Zaha Hadid (photo courtesy Zaha-Hadid.com)
When I heard the news, I couldn’t help but reflect on my brief encounter with her.
On a late morning in mid-February, I sat at my desk, awaiting a call from Hadid. I was told the world-renowned architect—“starchitect” feels truly appropriate here—would be phoning me from her office in London, but that she would have only five minutes to answer my questions. I was working on a story about the jewelry collection she designed for the Danish jeweler Georg Jensen and was desperate for a quote. The time I’d been told to expect a call came and went.
Nervous about interviewing such a formidable talent, I Googled Hadid for the 10th time to make sure I was up-to-date on her work. By the time Battalion publicist Jim Kloiber patched her in, I had nearly given up hope.
Alas, the quote proved elusive. Hadid spoke in fragments. She was difficult to understand and, as I’d been warned, seemed pressed for time. Still, her excitement over the partnership was palpable. She told me she’d designed jewelry in the past—for the Swiss goldsmith Caspita and for Swarovski. “I like jewelry,” she said. “It’s very architectural.”
One look at the eight statement pieces Hadid created for Georg Jensen makes clear how she could navigate easily between such different design disciplines. Her bold, oversized jewels—a mix of cuffs and rings in sterling silver and black rhodium-plated silver accented with black diamonds, ranging from $500 to $25,000—evoke the flowing, organic lines of her buildings. The Georg Jensen collection, in particular, unmistakably derives its soaring, curvaceous silhouettes from Hadid’s Wangjing Soho project in Beijing. And little wonder why. It was at the September 2014 opening of that complex that David Chu, chairman and creative director of Georg Jensen, met Hadid and broached the idea of a joint collection.
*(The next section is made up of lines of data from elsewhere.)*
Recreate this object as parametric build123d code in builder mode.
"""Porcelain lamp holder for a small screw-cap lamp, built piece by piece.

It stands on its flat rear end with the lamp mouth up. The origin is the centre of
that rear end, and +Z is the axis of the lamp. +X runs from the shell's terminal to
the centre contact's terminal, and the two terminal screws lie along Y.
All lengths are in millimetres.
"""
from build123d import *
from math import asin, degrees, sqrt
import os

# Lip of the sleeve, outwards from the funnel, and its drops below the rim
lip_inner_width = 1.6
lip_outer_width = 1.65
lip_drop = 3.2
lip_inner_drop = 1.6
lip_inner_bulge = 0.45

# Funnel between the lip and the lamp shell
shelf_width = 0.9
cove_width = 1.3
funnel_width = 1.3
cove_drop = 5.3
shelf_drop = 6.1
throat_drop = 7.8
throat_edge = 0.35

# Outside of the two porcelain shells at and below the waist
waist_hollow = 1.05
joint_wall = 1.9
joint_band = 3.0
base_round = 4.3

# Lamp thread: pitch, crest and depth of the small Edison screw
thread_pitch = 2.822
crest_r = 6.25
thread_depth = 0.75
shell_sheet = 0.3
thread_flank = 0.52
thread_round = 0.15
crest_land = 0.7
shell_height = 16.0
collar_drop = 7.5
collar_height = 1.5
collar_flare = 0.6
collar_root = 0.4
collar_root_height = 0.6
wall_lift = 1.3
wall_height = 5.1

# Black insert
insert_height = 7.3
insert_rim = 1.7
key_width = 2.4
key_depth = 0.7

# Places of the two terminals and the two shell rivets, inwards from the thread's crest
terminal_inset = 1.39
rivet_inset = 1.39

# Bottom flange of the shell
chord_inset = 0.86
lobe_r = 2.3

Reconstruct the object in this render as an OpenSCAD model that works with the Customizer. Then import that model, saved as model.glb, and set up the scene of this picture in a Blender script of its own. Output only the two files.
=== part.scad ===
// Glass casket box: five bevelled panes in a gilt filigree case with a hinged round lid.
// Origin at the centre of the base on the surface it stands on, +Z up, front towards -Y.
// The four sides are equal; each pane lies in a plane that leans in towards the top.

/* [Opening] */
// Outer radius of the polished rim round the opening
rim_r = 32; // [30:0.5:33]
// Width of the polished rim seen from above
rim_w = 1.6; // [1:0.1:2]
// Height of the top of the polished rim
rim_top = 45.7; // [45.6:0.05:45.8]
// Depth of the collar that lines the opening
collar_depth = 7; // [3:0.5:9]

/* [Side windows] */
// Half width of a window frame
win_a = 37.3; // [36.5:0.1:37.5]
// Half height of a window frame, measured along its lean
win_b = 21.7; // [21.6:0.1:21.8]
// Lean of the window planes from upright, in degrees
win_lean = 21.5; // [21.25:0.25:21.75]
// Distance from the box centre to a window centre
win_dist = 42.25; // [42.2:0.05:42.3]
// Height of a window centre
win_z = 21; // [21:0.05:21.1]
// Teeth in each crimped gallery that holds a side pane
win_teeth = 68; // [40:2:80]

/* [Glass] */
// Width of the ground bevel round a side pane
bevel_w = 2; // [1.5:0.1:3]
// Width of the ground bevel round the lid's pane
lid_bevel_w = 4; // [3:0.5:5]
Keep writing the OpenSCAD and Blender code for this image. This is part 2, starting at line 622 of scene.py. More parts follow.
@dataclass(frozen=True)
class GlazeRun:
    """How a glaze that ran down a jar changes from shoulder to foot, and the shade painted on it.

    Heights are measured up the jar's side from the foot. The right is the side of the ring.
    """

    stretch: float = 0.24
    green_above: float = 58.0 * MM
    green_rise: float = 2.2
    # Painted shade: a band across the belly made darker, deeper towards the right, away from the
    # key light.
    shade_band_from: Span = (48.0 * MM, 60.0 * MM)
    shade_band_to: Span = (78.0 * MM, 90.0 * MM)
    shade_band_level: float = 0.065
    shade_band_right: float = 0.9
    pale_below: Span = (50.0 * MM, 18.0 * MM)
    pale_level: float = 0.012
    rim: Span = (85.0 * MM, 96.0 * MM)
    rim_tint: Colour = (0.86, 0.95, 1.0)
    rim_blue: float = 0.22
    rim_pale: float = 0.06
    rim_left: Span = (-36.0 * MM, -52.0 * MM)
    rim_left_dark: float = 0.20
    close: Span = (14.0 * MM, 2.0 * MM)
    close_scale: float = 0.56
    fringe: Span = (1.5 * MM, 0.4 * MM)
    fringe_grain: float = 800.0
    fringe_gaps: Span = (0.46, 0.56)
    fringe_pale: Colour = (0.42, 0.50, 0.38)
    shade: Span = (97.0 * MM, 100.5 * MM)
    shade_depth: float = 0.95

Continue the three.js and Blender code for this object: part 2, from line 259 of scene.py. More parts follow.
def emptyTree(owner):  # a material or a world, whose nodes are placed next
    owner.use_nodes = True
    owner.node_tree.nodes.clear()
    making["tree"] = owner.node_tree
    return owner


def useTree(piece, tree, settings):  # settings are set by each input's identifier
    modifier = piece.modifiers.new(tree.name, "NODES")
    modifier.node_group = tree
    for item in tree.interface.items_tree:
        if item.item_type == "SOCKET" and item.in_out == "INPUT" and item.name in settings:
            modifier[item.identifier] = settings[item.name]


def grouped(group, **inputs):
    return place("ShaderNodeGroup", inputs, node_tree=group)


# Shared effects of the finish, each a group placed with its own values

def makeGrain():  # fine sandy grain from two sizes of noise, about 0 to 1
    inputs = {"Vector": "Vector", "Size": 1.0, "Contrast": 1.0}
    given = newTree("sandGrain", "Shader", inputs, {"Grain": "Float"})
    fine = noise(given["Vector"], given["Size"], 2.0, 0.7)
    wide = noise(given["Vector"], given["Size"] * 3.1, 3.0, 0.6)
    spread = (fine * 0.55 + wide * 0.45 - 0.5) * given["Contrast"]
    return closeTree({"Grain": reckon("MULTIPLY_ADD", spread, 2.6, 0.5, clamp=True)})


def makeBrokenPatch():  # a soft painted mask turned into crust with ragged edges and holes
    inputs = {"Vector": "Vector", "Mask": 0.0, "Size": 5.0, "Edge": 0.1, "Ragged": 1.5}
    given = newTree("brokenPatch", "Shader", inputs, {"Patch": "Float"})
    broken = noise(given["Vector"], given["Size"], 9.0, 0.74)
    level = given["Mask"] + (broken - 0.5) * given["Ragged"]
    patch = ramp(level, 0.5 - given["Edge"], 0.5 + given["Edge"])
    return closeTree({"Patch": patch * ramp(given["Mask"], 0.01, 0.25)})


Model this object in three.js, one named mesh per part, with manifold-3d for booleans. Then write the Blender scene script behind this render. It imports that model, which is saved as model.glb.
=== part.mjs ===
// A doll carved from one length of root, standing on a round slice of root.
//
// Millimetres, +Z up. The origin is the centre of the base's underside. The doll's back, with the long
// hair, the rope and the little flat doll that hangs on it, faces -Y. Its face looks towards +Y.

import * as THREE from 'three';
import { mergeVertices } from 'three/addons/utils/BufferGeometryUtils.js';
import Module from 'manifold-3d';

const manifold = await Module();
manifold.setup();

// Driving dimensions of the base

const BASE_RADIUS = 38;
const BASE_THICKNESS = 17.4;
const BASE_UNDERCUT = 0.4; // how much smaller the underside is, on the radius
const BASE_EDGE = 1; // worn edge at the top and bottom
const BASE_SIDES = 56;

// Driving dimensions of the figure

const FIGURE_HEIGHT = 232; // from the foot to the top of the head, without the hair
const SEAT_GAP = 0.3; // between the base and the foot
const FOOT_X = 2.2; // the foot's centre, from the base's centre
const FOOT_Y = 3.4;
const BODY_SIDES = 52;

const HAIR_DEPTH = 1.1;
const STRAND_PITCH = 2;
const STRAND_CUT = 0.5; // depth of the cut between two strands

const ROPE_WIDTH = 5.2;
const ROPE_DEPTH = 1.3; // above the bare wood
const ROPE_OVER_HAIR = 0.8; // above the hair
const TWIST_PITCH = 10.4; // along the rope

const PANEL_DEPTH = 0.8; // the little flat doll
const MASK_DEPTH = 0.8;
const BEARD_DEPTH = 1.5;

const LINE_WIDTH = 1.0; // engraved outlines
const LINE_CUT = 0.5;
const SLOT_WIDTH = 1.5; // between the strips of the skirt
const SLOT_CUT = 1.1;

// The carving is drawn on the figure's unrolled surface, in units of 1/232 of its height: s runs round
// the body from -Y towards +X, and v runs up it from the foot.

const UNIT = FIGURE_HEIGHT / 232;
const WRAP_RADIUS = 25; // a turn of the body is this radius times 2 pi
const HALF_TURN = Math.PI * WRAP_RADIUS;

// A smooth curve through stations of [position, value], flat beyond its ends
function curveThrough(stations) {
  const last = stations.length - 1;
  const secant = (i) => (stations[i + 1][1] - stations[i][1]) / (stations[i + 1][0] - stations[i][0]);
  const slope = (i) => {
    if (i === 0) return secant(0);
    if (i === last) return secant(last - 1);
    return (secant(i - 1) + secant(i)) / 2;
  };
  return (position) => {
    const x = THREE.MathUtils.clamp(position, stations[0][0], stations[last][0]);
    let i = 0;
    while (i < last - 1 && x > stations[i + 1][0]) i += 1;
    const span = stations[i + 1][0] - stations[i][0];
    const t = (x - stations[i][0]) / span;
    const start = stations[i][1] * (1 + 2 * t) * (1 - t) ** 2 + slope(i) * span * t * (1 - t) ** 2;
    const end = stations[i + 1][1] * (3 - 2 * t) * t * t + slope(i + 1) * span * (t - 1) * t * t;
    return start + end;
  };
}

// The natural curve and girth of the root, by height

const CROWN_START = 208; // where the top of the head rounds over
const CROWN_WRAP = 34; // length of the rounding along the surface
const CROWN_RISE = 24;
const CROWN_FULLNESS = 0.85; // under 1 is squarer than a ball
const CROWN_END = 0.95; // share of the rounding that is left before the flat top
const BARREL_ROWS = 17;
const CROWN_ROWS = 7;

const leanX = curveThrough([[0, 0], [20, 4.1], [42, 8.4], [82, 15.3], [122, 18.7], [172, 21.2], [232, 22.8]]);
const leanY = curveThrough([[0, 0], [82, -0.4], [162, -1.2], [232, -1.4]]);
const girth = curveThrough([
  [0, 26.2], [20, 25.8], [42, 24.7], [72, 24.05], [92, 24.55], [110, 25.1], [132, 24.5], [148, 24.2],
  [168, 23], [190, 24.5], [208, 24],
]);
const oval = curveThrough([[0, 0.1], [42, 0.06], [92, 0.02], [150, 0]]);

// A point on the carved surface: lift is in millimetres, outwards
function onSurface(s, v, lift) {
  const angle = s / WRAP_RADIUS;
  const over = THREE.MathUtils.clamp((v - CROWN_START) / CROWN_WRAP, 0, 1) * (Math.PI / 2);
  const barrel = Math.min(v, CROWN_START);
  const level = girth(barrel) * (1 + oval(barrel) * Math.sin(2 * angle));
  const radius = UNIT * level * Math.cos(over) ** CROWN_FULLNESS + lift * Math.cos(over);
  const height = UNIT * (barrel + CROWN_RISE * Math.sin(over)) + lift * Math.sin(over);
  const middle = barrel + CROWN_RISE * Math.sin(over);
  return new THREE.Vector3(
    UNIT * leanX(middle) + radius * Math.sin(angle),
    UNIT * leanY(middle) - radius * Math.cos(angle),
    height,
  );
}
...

“I was invited to the opening, and Zaha was sitting right next to me,” Chu recalled. “We got a chance to chat. She was wearing a lot of her stuff. She’s passionate about jewelry and had made a lot of prototypes. I saw them and thought they were pretty cool. We talked about collaborating. She said she admired Jensen jewelry for a long time. Of course, being in the design field, she’s passionate about a lot of ideas besides her architecture practice. Her studio has done chandeliers, furniture, even shoes and home decor accessories. But that night, we were just talking about her aspiration for jewelry. A few months later, when I was in London, we started developing the idea.”
During our call, Hadid said the similarities between the Wangjing Soho buildings and the Georg Jensen pieces was explicit.
“The striation comes from the elevation of the building,” Hadid said. “The forms are not identical to the project, but, of course, they are inspired by them.”
Zaha Hadid’s Wangjing Soho complex (photo by Jerry Yin, courtesy of Zaha-Hadid.com)
“Like everything, whether you design clothing or shoes, you have to design something that people can wear,” she added. “You can’t really translate a building into a ring directly.”
A silver ring from the Zaha Hadid collection for Georg Jensen
A silver cuff from the Zaha Hadid collection for Georg Jensen
Hadid did, however, create a much more literal translation of her architecture for the Georg Jensen stand at Baselworld 2016, where the collection made its debut. Not only did she create an installation for the booth that looked just like the cuff bracelet she designed, she also designed an enchanting lounge directly across from the stand. I’m 99 percent sure it took over the booth space formerly occupied by designer Stephen Webster, who was conspicuously absent from Baselworld this year (not that he was the only one—the jewelry hall seemed to have more gaping holes than usual!).
The Georg Jensen stand at Baselworld (photo by Mattia Abeni/Copenhagers)
Zahid Hadid lounge at Baselworld (photo by Mattia Abeni/Copenhagers)
Although my conversation with Hadid was too brief, I was grateful to have had a few minutes of her time. My brush with greatness.
“She will be remembered for the swooping, sumptuous monumentality of her buildings, like the Maxxi Art Museum in Rome or her opera house in Guangzhou, China,” wrote Tegan Bukowski, an architecture and product designer at Zaha Hadid Architects, in a New York Times op-ed piece.
And, among the lucky women who acquire one of the cuffs or rings Hadid designed for Georg Jensen, she will be remembered on a more intimate level, as the pioneering talent who graced our industry for a brief spell to create lasting and portable tokens of her brilliance.